How to use the batch processing module

At the moment the only available algorithm is:

Density-based clustering of 2D objects
(DistributedClustering)

libraryDependencies ++= Seq(
  "com.here.platform.location" %% "location-spark" % "<version>"
)


<dependencies>
    <dependency>
        <groupId>com.here.platform.location</groupId>
        <artifactId>location-spark_${scala.compat.version}</artifactId>
    </dependency>
</dependencies>

dependencies {
    compile group: 'com.here.platform.location', name: 'location-spark_2.13', version:'<version>'
}

Clustering

The clustering algorithm implements a distributed version of
DBScan. It clusters geographically
spread, geolocated items. To exemplify what the algorithm does, see the
following image:

The input data contains different trips and events reported along them. These
events are marked in green. The image shows these clusters. For each of them, an
instance of
Cluster
is returned. The blue markers represent the cluster centers.

You can use
DistributedClustering
as follows:

import com.here.platform.location.spark.{Cluster, DistributedClustering}
import org.apache.spark.rdd.RDD

val events: RDD[Event] = mapPointsToEvents(sensorData)

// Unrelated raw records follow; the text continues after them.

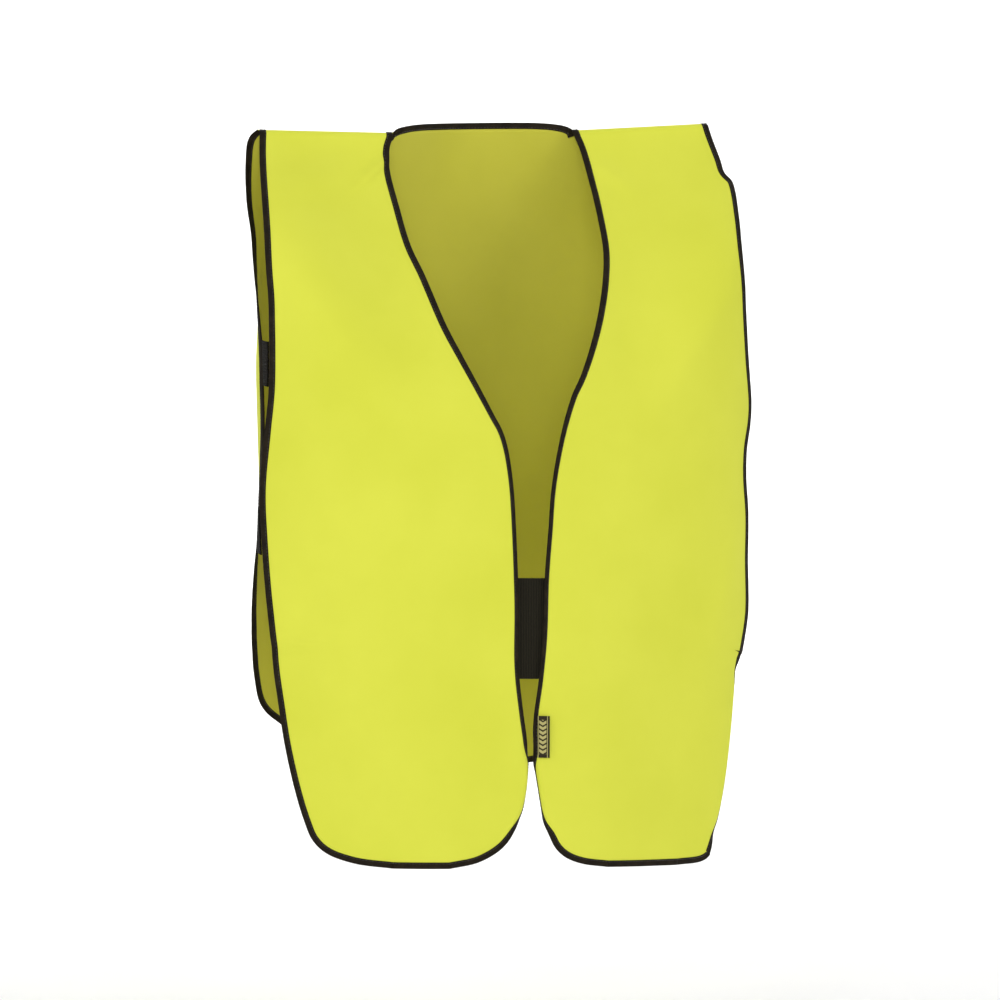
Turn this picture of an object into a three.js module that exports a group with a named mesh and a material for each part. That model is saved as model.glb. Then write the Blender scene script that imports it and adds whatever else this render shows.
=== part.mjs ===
// Sleeveless open-front high-visibility vest in its worn shape, as loose pieces of cloth and tape.
// Millimetres, +Z up, +X to the wearer's left, +Y to the wearer's back.
// The origin is the middle of the shoulder line. "right" and "left" are the wearer's.
import * as THREE from 'three';

const { degToRad, radToDeg, lerp, smoothstep } = THREE.MathUtils;

// ---------------------------------------------------------------- driving dimensions
const FRONT_LENGTH = 671; // shoulder line to front hem
const BACK_LENGTH = 603; // shoulder line to the lowest point of the back hem
const CHEST_DEPTH = 114; // half axes of the torso ellipse that the fronts lie on
const CHEST_HALF_WIDTH = 266;
const HEM_HALF_WIDTH = 253; // the ellipse narrows from the waist to here
const WAIST = { from: 440, to: 510 };
const BACK_DEPTH = 85; // depth of the flatter ellipse that the back lies on
const FRONT_SHOULDER_Y = 12; // the fronts and the back meet the shoulder seam from both sides
const BACK_SHOULDER_Y = 18;
const BACK_SHOULDER_FALL = 170; // height in which the back leaves the shoulder line
const NECK_HALF_WIDTH = 95;
const BACK_NECK_BULGE = 38; // how far the back neck stands behind the shoulder line
const BACK_NECK_RISE = 2;
const BACK_NECK_BINDING_END = 92.5;
const BACK_NECK_CUT_END = 96.6; // where the panel steps up beside the neck binding's end
const SHOULDER_SEAM_END = 206; // half length from the neck side to the shoulder tip
const SHOULDER_SEAM_START = 100;
const SHOULDER_SEAM_THICKNESS = 3.6;
const SHOULDER_SEAM_HEIGHT = 9;
const CLOTH_THICKNESS = 1.6;
const BINDING_WIDTH = 7;
const BINDING_THICKNESS = 2.8;
const CLEARANCE = 1; // air between neighbouring pieces
const BACK_HEM_INSET = 10.6; // measured straight up from the curved back hem
const HEM_END_GAP = 2;
const BACK_HEM_END_GAP = 0.5; // degrees

const CLOSURE = { top: -406, bottom: -498 };
const HOOK_STRIP = { from: -44, to: -23, inner: -2.6, outer: -1.2 };
const LOOP_STRIP = { from: -44, to: 30, inner: -4.3, outer: -3.0 };
const LABEL = { from: 4, to: 15, top: -531, bottom: -569, inner: 1.8, outer: 2.4 };

const STRAP_THICKNESS = 1.5;
const STRAP_END_GAP = 3;
const STRAPS = { upper: { top: -195, bottom: -235 }, lower: { top: -345, bottom: -385 } };

const OUTLINE_STEPS = 2;
const FRONT_ROWS = 48;
const FRONT_COLUMNS = 8;
const BACK_ROWS = 48;
const BACK_NECK_COLUMNS = 4; // each side of the middle
const BACK_SHOULDER_COLUMNS = 6;
const BACK_HEM_STEPS = 9; // each side of the middle

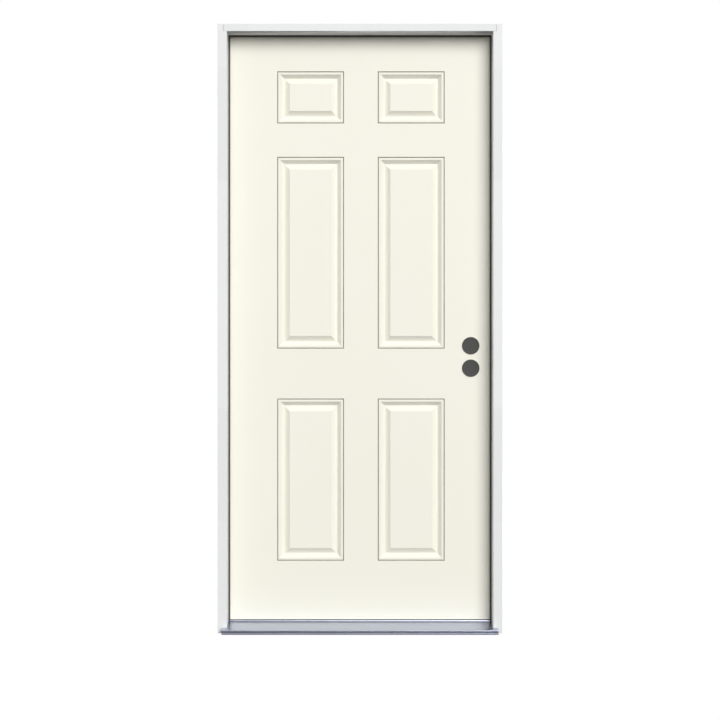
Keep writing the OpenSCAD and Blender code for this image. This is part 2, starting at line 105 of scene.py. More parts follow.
def smooth(piece):
    """Smooth shading over edges softer than 35 degrees, with the flat faces kept flat."""
    select_only(piece)
    bpy.ops.object.shade_smooth_by_angle(angle=math.radians(35))
    apply_modifier(piece, "WEIGHTED_NORMAL", keep_sharp=True, weight=100)


def place(piece, body, slot, finish, *nodes):
    """Gives a piece its material and the body it moves with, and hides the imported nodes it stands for."""
    piece.data.materials.clear()
    piece.data.materials.append(finish)
    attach(piece, body)
    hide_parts(*nodes)


def dressed(node, edge):
    """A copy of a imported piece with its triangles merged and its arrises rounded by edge, in mm. The
    arrises are the sharp edges over 4 mm long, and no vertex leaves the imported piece's box."""
    sharp_angle = 40
    shortest_arris = 4 * MM
    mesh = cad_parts[node].data.copy()
    piece = bpy.data.objects.new(node + "_finished", mesh)
    bpy.context.scene.collection.objects.link(piece)
    select_only(piece)
    bpy.ops.mesh.customdata_custom_splitnormals_clear()
    bpy.ops.object.mode_set(mode="EDIT")
    bpy.ops.mesh.select_all(action="SELECT")
    bpy.ops.mesh.remove_doubles(threshold=0.01 * MM)
    bpy.ops.mesh.dissolve_limited(angle_limit=math.radians(1))
    bpy.ops.mesh.select_mode(type="EDGE")
    bpy.ops.mesh.select_all(action="DESELECT")
    bpy.ops.mesh.edges_select_sharp(sharpness=math.radians(sharp_angle))
    bpy.ops.object.mode_set(mode="OBJECT")
    for arris in piece.data.edges:
        one, other = (piece.data.vertices[v].co for v in arris.vertices)
        arris.select = arris.select and (one - other).length > shortest_arris
    bpy.ops.object.mode_set(mode="EDIT")
    bpy.ops.mesh.bevel(offset=edge * MM, segments=2, affect="EDGES", clamp_overlap=True)
    bpy.ops.object.mode_set(mode="OBJECT")
    low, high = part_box(node)
    for corner in piece.data.vertices:
        corner.co = [min(max(c, least), most) for c, least, most in zip(corner.co, low, high)]
    smooth(piece)
    return piece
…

val dc = new DistributedClustering[Event](neighborhoodRadiusInMeters = 20.0,
                                          minNeighbors = 3,
                                          partitionBufferZoneInMeters = 125.0)

val clusters: RDD[Cluster[EventWithPosition]] = dc(events)

val result = clusters.collect()
assert(result.nonEmpty)

// Print some statistics
val clusterCount = result.length
val clusteredEvents = result.map(_.events.length).sum.toDouble
println(s"Found $clusterCount clusters")
println(s"Found $clusteredEvents events in total.")
println(s"An average of ${clusteredEvents / clusterCount} event per cluster")

You need an implicit instance of
GeoCoordinateOperations
to extract a GeoLocation that corresponds to your own Event type.